Should I use SDE or EBITDA to value my small business?


If you are the primary operator of your business, work in it full-time, and the business could not easily function without you, use SDE. This applies to the vast majority of small businesses with annual revenue under $5M. If your business has a management team that operates independently and could continue without you, EBITDA is more appropriate. Your business valuation should always be built on the metric that matches your operating structure.


What is a good SDE multiple for a small business?


Most small businesses sell for between 1.5x and 4.0x their SDE. The specific multiple depends on industry, size, growth trajectory, owner dependence, customer concentration, and other risk factors. Businesses with higher SDE (approaching $500K or more) tend to command multiples at the upper end of that range. Businesses with SDE under $100K typically see multiples between 1.2x and 2.4x.

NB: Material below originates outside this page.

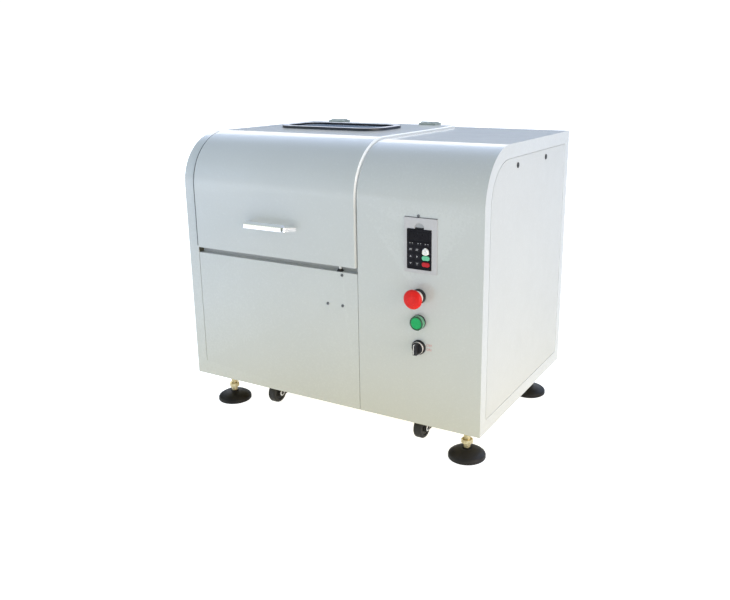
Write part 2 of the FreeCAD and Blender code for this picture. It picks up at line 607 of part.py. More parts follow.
def ring(x, y, z, r_out, r_in, th):
    return turned([(r_in, 0), (r_out, 0), (r_out, th), (r_in, th)], x, y, z)


node(group(house, ring(rx, ry, Z(hz + 4), d.brg_rad, d.shaft_rad + 0.05, d.brg_th),
           ring(rx, ry, Z(d.gear_z - 5 - d.brg_th), d.brg_rad, d.shaft_rad + 0.05, d.brg_th)), "main_bearing_unit")

sr = d.shaft_rad
node(turned([(0, d.shaft_lo), (sr, d.shaft_lo), (sr, dz - 6), (44, dz - 6), (44, dz), (0, dz)], rx, ry, Z(0)), "main_shaft")

# driven pulley, two grooves
pz, pt = d.pul_z, d.pul_th


def pulley_profile(rad, bore, hub):
    g = d.belt_w + 0.6
    za, zb = d.belt_za - 0.3, d.belt_zb - 0.3
    deep = rad - d.belt_th - 1
    return [(bore, pz), (hub, pz), (hub, pz + 12), (rad - 16, pz + 12), (rad - 16, pz), (rad, pz), (rad, za), (deep, za),
            (deep, za + g), (rad, za + g), (rad, zb), (deep, zb), (deep, zb + g), (rad, zb + g), (rad, pz + pt),
            (rad - 16, pz + pt), (rad - 16, pz + 26), (hub, pz + 26), (hub, pz + pt), (bore, pz + pt)]


node(turned(pulley_profile(d.pul_rad, sr, Q(32)), rx, ry, Z(0)), "driven_pulley")

# rotating disc with its four planet bearings pressed in
disc = turned([(0, dz), (d.disc_rad - 3, dz), (d.disc_rad, dz + 3), (d.disc_rad, dz + dt - 3), (d.disc_rad - 3, dz + dt),
               (60, dz + dt), (57, dz + dt - 3), (30, dz + dt - 3), (27, dz + dt), (0, dz + dt)], rx, ry, Z(0))
orb = d.orbit
SPOT = [(orb, Q(0)), (Q(0), orb), (-orb, Q(0)), (Q(0), -orb)]
holes = [cyl(rx + px, ry + py, Z(dz - 2), d.pbrg_rad, dt + 4) for px, py in SPOT]
diag = orb * 1.16 * math.cos(math.pi / 4)
holes += [cyl(rx + diag * sx, ry + diag * sy, Z(dz - 2), 17, dt + 4) for sx in (1, -1) for sy in (1, -1)]
pbs = [ring(rx + px, ry + py, Z(dz + 1.5), d.pbrg_rad, d.spin_rad + 0.05, d.pbrg_th) for px, py in SPOT]
node(group(cut(disc, *holes), *pbs), "sun_disc")


# spur gear blanks: involute flanks as short straight runs
def gear_shape(module, teeth, width, bore, slack, tooth_at_zero):
    rp = module * teeth / 2.0
    rb = rp * math.cos(math.radians(20))
    ra, rf = rp + module, rp - 1.25 * module
    inv = math.tan(math.radians(20)) - math.radians(20)
    half = math.pi / (2 * teeth) - slack / (2 * rp) / 2
    lo = max(rb, rf)
    flank = []
    for i in range(5):
        r = lo + (ra - lo) * i / 4.0
        al = math.acos(min(1.0, rb / r))
        flank.append((r, half + inv - (math.tan(al) - al)))
    pts = []
    for k in range(teeth):
        mid = 2 * math.pi * (k + (0.0 if tooth_at_zero else 0.5)) / teeth
        one = [(rf, flank[0][1] + 0.004)] + flank
        for r, a in one:
            pts.append((r, mid - a))
        for r, a in reversed(one):
            pts.append((r, mid + a))
    vs = [Vector(r * math.cos(a), r * math.sin(a), 0) for r, a in pts]
    face = Part.Face(Part.Wire(Part.makePolygon(vs + [vs[0]]).Edges))
    return face.extrude(Vector(0, 0, width)).cut(Part.makeCylinder(bore, width + 2, Vector(0, 0, -1)))


def gear(name, x, y, bore, tooth_at_zero):
    g = doc.addObject("Part::Feature", name)
    g.Shape = gear_shape(sheet.gear_mod, int(sheet.gear_teeth), sheet.gear_th, bore, sheet.backlash, tooth_at_zero)
    place(g, x, y, Z(d.gear_z))
    return g


node(gear("SunGear", rx, ry, 24.0, True), "sun_gear")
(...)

Why does the same business produce different SDE and EBITDA numbers?


Because SDE includes the owner's full compensation as part of earnings, while EBITDA does not. A business with $300,000 in SDE might show only $145,000 in EBITDA because the owner's $155,000 salary is not added back under the EBITDA method. Both figures are correct for their intended purpose, and when paired with the appropriate multiples, they should produce approximately the same total business value.


What happens if I use the wrong valuation metric when selling?


Using EBITDA for an owner-operated business makes it look less profitable than it is, leading to low offers or no interest at all. Using SDE for a larger, manager-run business and then applying EBITDA-level multiples inflates the value and destroys credibility with buyers. Either way, it can delay or kill a deal. A qualified business broker will make sure the right metric is used from the start.